Promenade’s original plan calls for opening a section of memory-care units, but this has not yet been done, Belitsis said. He was not asked how residents in a memory-care unit would be prevented from removing filters or drinking water from the faucets.
Efforts to reduce the amount of Legionella bacteria in the facility’s water were also described.
In March, the facility installed a copper-silver ionization system, but switched at the end of August to a monochloramine system after finding that the copper-silver ionization system did not work as well as expected.
The turning point, Belitsis said, was a “brown water event” in which he said brown water, full of particles, entered the facility’s water supply from the municipal water. The copper-silver ionization system in place was not able to handle the event, Belitsis said, acknowledging that he had been surprised by the high level of Legionella in the water after this event.

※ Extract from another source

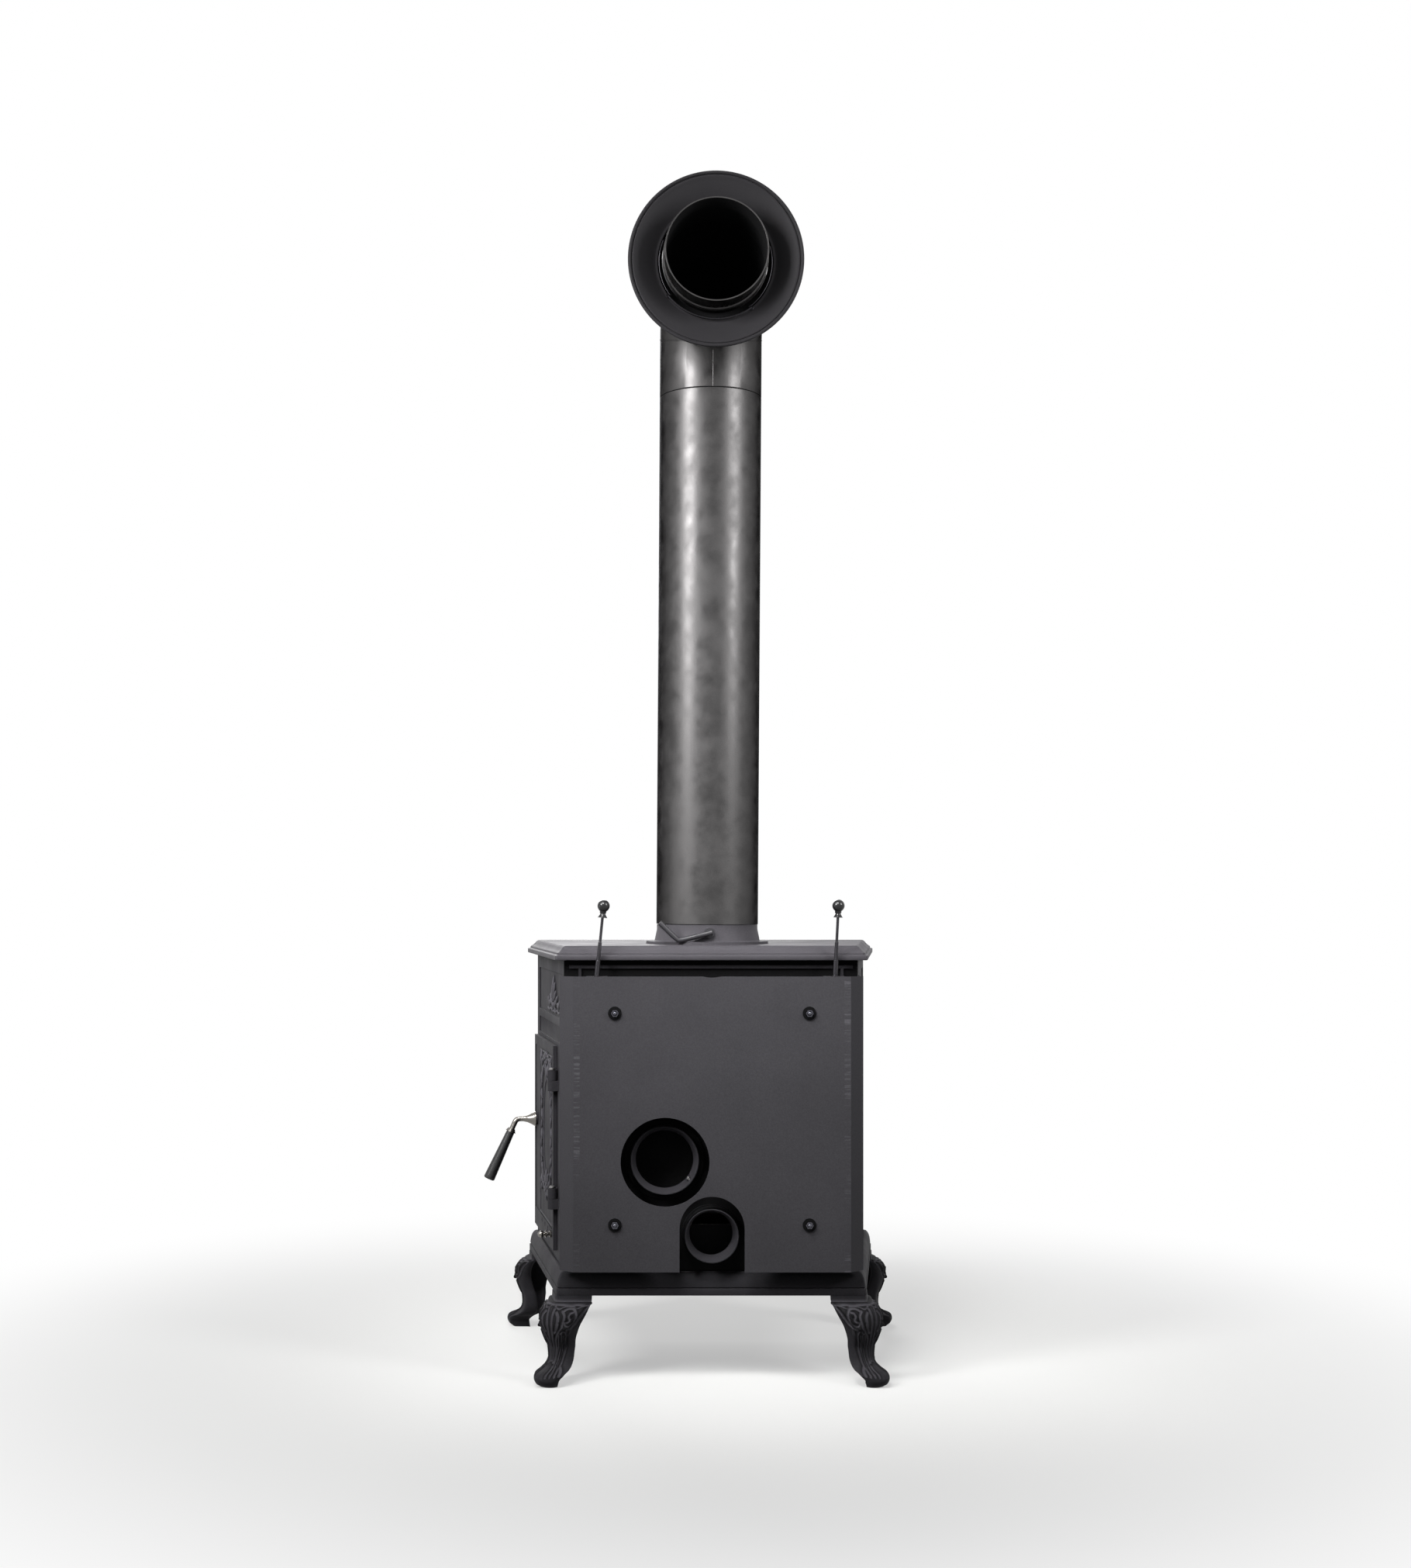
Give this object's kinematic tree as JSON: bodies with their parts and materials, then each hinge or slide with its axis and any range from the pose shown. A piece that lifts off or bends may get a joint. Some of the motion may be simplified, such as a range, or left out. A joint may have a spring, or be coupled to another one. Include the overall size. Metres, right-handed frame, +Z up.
{
  "type": "wood stove",
  "caption": "Small black cast-iron wood stove on cabriole legs, with a heat shield, a steel flue pipe, an elbow and a wall rosette.",
  "frame": {"origin": "on the floor, on the stove's centre plane, under the middle of the top plate's depth", "axes": "+X to the side with the side door, +Y to the rear, where the flue leaves, +Z up"},
  "size_m": [0.6504, 0.4973, 1.7108],
  "materials": {
    "cast_iron": "matte",
    "painted_sheet": "matte",
    "painted_pipe": "satin",
    "steel": "satin",
    "black_steel": "satin",
    "nickel": "gloss",
    "grip": "satin",
    "gloss_knob": "gloss",
    "glass": "gloss",
    "firebrick": "matte",
    "rope_seal": "matte"
  },
  "bodies": {
    "casing": {"base_casting": "cast_iron", "leg_rear_right": "cast_iron", "leg_rear_left": "cast_iron", "leg_front_right": "cast_iron", "leg_front_left": "cast_iron", "tie_rods": "steel", "leg_nuts": "steel", "left_side_panel": "cast_iron", "right_side_frame": "cast_iron", "rear_panel": "cast_iron", "front_frame": "cast_iron", "top_plate": "cast_iron", "flue_collar": "cast_iron", "collar_bolts": "steel", "rear_heat_shield": "painted_sheet", "shield_spacers": "steel", "shield_bolts": "black_steel", "large_air_inlet": "cast_iron", "inlet_screw": "steel", "small_air_inlet": "cast_iron", "shutter_guides": "painted_sheet", "rear_air_box": "painted_sheet", "firebricks_left": "firebrick", "firebricks_rear": "firebrick", "baffle_plate": "cast_iron", "grate_carrier": "cast_iron", "grate": "cast_iron", "log_retainer": "cast_iron", "side_hinge_pins": "steel", "front_hinge_pins": "steel", "flue_pipe": "painted_pipe"},
    "side_door_leaf": {"side_door": "cast_iron", "side_door_gasket": "rope_seal"},
    "side_handle": {"side_latch_spindle": "steel", "side_handle_stem": "nickel", "side_handle_grip": "grip"},
    "side_air_control": {"side_air_slide": "painted_sheet", "side_air_knob": "nickel"},
    "front_door_leaf": {"front_door": "cast_iron", "front_door_glass": "glass", "glass_clips": "steel", "front_door_gasket": "rope_seal"},
    "front_handle": {"front_latch_spindle": "steel", "front_handle_stem": "nickel", "front_handle_grip": "grip"},
    "ash_pan": {"ash_drawer": "painted_sheet", "ash_drawer_front": "cast_iron", "ash_drawer_knob": "nickel"},
    "right_air_control": {"right_air_shutter": "painted_sheet", "right_air_rod": "steel", "right_rod_knob": "gloss_knob"},
    "left_air_control": {"left_air_shutter": "painted_sheet", "left_air_rod": "steel", "left_rod_knob": "gloss_knob"},
    "flue_damper": {"damper_disc": "cast_iron", "damper_spindle": "steel"},
    "outlet_elbow": {"flue_elbow": "painted_pipe", "elbow_outlet": "painted_pipe"},
    "rosette": {"wall_rosette": "painted_pipe", "rosette_spring": "steel"}
  },
  "joints": [
    {"name": "side_door_swing", "type": "hinge", "parent": "casing", "child": "side_door_leaf", "pos_m": [0.22758, 0.10072, 0.333], "axis": [0, 0, 1], "range_deg": [0, 110]},
    {"name": "side_handle_turn", "type": "hinge", "parent": "side_door_leaf", "child": "side_handle", "pos_m": [0.25318, -0.13563, 0.339], "axis": [0.99, 0.1411, 0], "range_deg": [0, 90]},
    {"name": "side_air_slide", "type": "slide", "parent": "side_door_leaf", "child": "side_air_control", "axis": [0.1411, -0.99, 0], "range_m": [0, 0.022]},
    {"name": "front_door_swing", "type": "hinge", "parent": "casing", "child": "front_door_leaf", "pos_m": [-0.2076, -0.1865, 0.391], "axis": [0, 0, -1], "range_deg": [0, 110]},
    {"name": "front_handle_turn", "type": "hinge", "parent": "front_door_leaf", "child": "front_handle", "pos_m": [0.172, -0.1785, 0.391], "axis": [0, 1, 0], "range_deg": [0, 90]},
    {"name": "ash_drawer_slide", "type": "slide", "parent": "casing", "child": "ash_pan", "axis": [0, -1, 0], "range_m": [0, 0.2]},
    {"name": "right_air_lift", "type": "slide", "parent": "casing", "child": "right_air_control", "axis": [0, 0, 1], "range_m": [0, 0.02]},
    {"name": "left_air_lift", "type": "slide", "parent": "casing", "child": "left_air_control", "axis": [0, 0, 1], "range_m": [0, 0.02]},
    {"name": "damper_turn", "type": "hinge", "parent": "casing", "child": "flue_damper", "pos_m": [0, 0.057, 0.636], "axis": [0, -1, 0], "range_deg": [0, 90]},
    {"name": "elbow_swivel", "type": "hinge", "parent": "casing", "child": "outlet_elbow", "pos_m": [-0.00501, 0.057, 1.42397], "axis": [-0.0065, 0, 1], "range_deg": [-90, 90]},
    {"name": "rosette_slide", "type": "slide", "parent": "outlet_elbow", "child": "rosette", "axis": [0, 1, 0], "range_m": [-0.008, 0.018]}
  ]
}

Testing in August and September both showed Legionella bacteria present in more than 30 percent of samples tested, Belitsis said; August’s result was a “high positive.”
Pierre testified that a third party collects the samples, and sends them to Special Pathogens Laboratory for testing.
In September, a resident, and that person’s shower, tested positive, Belitsis said.
Fleischer had said that testing done monthly, from April through September, was positive for Legionella bacteria, although it was unclear whether he meant that it was found in more than 30 percent of the samples taken during April through July. An Enterprise question about this to a health-department spokeswoman was not answered by press time.
Belitsis said that he had been told that, because plumbing environments vary in different facilities, a new system could take up to about three months to work properly.
The monochloramine system requires:
— Flushing twice a week for every faucet or showerhead in the facility, including unoccupied rooms. This is done by the maintenance director, often aided by a maintenance worker or caregiver. The cold water is run for 30 seconds, and the hot water for 60 seconds, to allow for residual disinfectant to come into the outlet. The employee does a number of rooms at a time, rather than waiting for the time to pass in each one, Belitsis said. The flushing is documented, and the facility’s executive director reviews the paperwork, with additional monitoring by the department of health. The facility had a new executive director as of the day of the hearing, Belistsi said;
— Amounts of monochloramine need to be measured every other day, Monday through Wednesday, as does water temperature, Belitsis said, noting that too-high temperatures can degrade the filters and negatively affect the level of residual disinfection. Water temperature must be adjusted as needed; and
— The manufacturers monitor the system remotely, and also visit the facility regularly, to bring more solution.